Event features Q&A with film protagonist Sara Darehshori ’89, examines trial

Before international lawyers, activists and Rwandan women worked to win justice at the International Criminal Tribunal for Rwanda, rape had never before been prosecuted as a war crime.

“The Uncondemned,” a documentary screened by the Center for Human Rights and Humanitarian Studies Thursday evening, examines the first trial that prosecuted rape as a war crime and an act of genocide in an international court. A question-and-answer portion with Sara Darehshori ’89, who prosecuted the case as a young lawyer in 1997, followed the screening.

The documentary takes an “in-depth look” at the trial of Jean-Paul Akayesu and the tensions between human rights law as it is written and “how it’s actually practiced on the ground in some of the most difficult and complex settings in the world,” said Director of the CHRHS Adam Levine in his opening remarks for the event.

The film features commentary and reflections from Darehshori and the trial’s other prosecutor Pierre-Richard Prosper, as well as activists and the three Rwandan women who anonymously testified in the trial to Akayesu’s knowledge of rapes that occured and were used as weapons of war during the 1994 Rwandan Genocide.

One of the takeaways of the film, Darehshori told The Herald, is the ability for individuals to make a difference. She added that while the women spoke up “for their own personal reasons,” their testimony “had a ripple effect much greater than they could have expected, both in terms of precedent and in terms of other victims feeling like they could come forward.”

The women only recently received recognition for the role they played in the trial and in setting precedent for international law, Darehshori said. Through the film and co-director Michele Mitchell, they have been able to communicate with and support other survivors of sexual abuse in conflicts around the world.

After the screening, Darehshori discussed modern humanitarian aid and human rights issues with Levine and answered questions from student and faculty attendees.

Darehshori, when discussing the progress made to hold perpetrators accountable for using rape as a weapon in war, noted the significance of a changed “baseline assumption” that now recognizes rape as a “part of war.” While first investigating the Akayesu case, sexual abuse “was not even on the radar screen because there was so much fear that we would screw up the genocide case,” she said. “It was such a clear case of genocide” that failing to obtain a conviction would be “monumentally disastrous.”

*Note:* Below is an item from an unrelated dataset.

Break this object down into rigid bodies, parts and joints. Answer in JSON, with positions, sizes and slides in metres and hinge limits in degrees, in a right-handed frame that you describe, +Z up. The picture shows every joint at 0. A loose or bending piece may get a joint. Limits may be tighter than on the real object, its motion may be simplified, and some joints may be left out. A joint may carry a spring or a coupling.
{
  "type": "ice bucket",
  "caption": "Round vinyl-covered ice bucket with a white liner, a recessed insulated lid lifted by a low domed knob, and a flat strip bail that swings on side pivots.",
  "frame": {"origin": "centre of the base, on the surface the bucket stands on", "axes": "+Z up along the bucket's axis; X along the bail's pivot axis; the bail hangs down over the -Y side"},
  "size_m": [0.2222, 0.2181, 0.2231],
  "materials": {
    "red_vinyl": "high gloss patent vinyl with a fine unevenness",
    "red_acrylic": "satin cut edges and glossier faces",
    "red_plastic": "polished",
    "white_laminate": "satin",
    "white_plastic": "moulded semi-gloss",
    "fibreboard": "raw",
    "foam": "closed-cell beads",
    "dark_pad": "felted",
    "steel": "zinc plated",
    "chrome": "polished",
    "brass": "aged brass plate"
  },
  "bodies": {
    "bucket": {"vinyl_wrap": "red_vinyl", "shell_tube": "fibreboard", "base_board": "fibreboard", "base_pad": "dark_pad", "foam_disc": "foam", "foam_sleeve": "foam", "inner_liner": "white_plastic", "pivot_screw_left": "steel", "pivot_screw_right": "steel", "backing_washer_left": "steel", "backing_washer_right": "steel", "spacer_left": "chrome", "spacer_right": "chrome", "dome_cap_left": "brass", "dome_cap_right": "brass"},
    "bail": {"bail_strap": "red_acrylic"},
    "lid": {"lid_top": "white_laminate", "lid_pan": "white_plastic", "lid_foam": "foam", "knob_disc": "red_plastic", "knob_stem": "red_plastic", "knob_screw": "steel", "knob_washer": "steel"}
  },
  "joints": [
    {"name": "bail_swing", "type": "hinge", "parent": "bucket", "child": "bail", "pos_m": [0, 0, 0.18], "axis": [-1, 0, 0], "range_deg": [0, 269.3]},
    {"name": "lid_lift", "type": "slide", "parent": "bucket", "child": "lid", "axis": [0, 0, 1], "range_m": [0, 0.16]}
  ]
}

Now, the International Criminal Court immediately looks into issues of sexual abuse when investigating war crimes and genocide, Darehshori added.

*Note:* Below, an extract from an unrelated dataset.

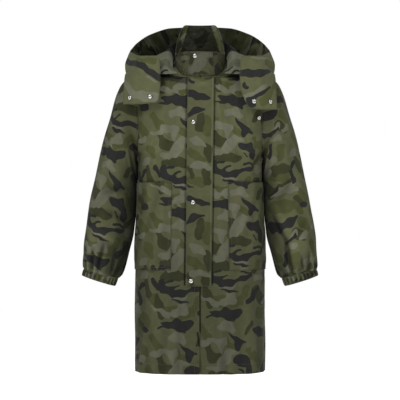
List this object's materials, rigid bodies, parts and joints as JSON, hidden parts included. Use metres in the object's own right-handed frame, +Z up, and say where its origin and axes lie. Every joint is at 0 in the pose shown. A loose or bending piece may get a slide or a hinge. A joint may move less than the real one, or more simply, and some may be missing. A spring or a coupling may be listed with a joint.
{
  "type": "hooded camouflage field coat",
  "caption": "Long hooded camouflage coat in its worn shape, with stand collar, storm flap on snaps, patch pockets, elastic cuffs and an open hood round the neck.",
  "frame": {"origin": "midway between the neck ends of the two shoulder seams", "axes": "+Z up along the wearer, -Y out of the coat's front, +X towards the wearer's left"},
  "size_m": [0.726, 0.3383, 1.083],
  "materials": {
    "camouflage_cloth": "matt camouflage cotton",
    "snap_metal": "nickel plated"
  },
  "bodies": {
    "root": {"front_right": "camouflage_cloth", "front_left": "camouflage_cloth", "back": "camouflage_cloth", "sleeve_right": "camouflage_cloth", "sleeve_left": "camouflage_cloth", "cuff_right": "camouflage_cloth", "cuff_left": "camouflage_cloth", "collar": "camouflage_cloth", "collar_tab": "camouflage_cloth", "storm_flap": "camouflage_cloth", "pocket_right": "camouflage_cloth", "pocket_left": "camouflage_cloth", "hood_right": "camouflage_cloth", "hood_left": "camouflage_cloth", "hood_centre": "camouflage_cloth", "hood_throat_right": "camouflage_cloth", "hood_throat_left": "camouflage_cloth", "hood_tab_right": "camouflage_cloth", "hood_tab_left": "camouflage_cloth", "snap_collar": "snap_metal", "snap_chest": "snap_metal", "snap_waist": "snap_metal", "snap_lower": "snap_metal", "snap_tab_right_outer": "snap_metal", "snap_tab_right_inner": "snap_metal", "snap_tab_left_inner": "snap_metal", "snap_tab_left_outer": "snap_metal", "snap_stud_left": "snap_metal"}
  },
  "joints": []
}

Also during the question-and-answer portion, Lily Gordon ’21 asked why such young and relatively inexperienced lawyers were chosen to prosecute the Akayesu case. Darehshori was only 27 when she began working in Rwanda as co-counsel for the prosecution.

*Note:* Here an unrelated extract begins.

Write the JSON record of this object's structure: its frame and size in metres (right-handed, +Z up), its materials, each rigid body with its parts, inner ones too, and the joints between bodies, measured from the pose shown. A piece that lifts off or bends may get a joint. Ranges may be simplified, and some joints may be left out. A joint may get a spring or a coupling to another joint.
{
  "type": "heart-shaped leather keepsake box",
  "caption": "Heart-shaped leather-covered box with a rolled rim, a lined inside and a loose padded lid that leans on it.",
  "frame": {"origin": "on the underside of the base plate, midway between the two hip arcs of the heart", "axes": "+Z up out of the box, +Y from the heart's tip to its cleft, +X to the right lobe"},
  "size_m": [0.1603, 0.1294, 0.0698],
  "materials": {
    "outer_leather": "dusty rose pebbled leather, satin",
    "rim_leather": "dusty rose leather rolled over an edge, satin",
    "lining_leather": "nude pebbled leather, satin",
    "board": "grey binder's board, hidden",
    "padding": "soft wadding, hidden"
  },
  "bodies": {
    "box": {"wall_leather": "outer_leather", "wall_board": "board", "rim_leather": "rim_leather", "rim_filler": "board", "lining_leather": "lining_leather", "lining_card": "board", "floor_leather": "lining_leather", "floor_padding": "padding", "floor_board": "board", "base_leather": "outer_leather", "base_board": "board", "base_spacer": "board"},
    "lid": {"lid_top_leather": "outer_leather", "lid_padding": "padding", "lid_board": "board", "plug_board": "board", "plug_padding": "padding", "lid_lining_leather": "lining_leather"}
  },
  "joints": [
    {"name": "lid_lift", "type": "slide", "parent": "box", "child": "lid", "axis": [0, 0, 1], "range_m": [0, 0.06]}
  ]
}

“When I got there, I assumed that I would be the most junior, bag-carrying person,” she said, but more experienced prosecutors were unable to move to Rwanda with their families for security reasons.

In response to another question, Darehshori said, “Justice means different things to different people.” One of the most important things is to understand what would justice be for “the people for whom you’re seeking justice.”

Darehshori also addressed the issue of some humanitarian aid workers committing sexual abuse while in the field in response to a question from Levine. Power dynamics and cultural issues sometimes combine to create complicated problems, she said, noting that “there’s a real question about implementation and how resources are devoted to ensuring that people are doing the right thing.”

Students from PHP 1802S: “Human Security and Humanitarian Response: Increasing Effectiveness and Accountability,” taught by Levine, attended the screening as part of the course. Ingrid Mader ’20 said the event “really complemented” course discussions about the humanitarian aid system and international law.

After the event, Darehshori told The Herald about the impact of her time at Brown on her career, noting her experience volunteering at a rape crisis center as a student.

“If you responded to someone with sympathy, it could change their trajectory and how they recovered from the experience,” she said. “The rest of my career has actually been focused on institutional response to sexual violence in some way or another.”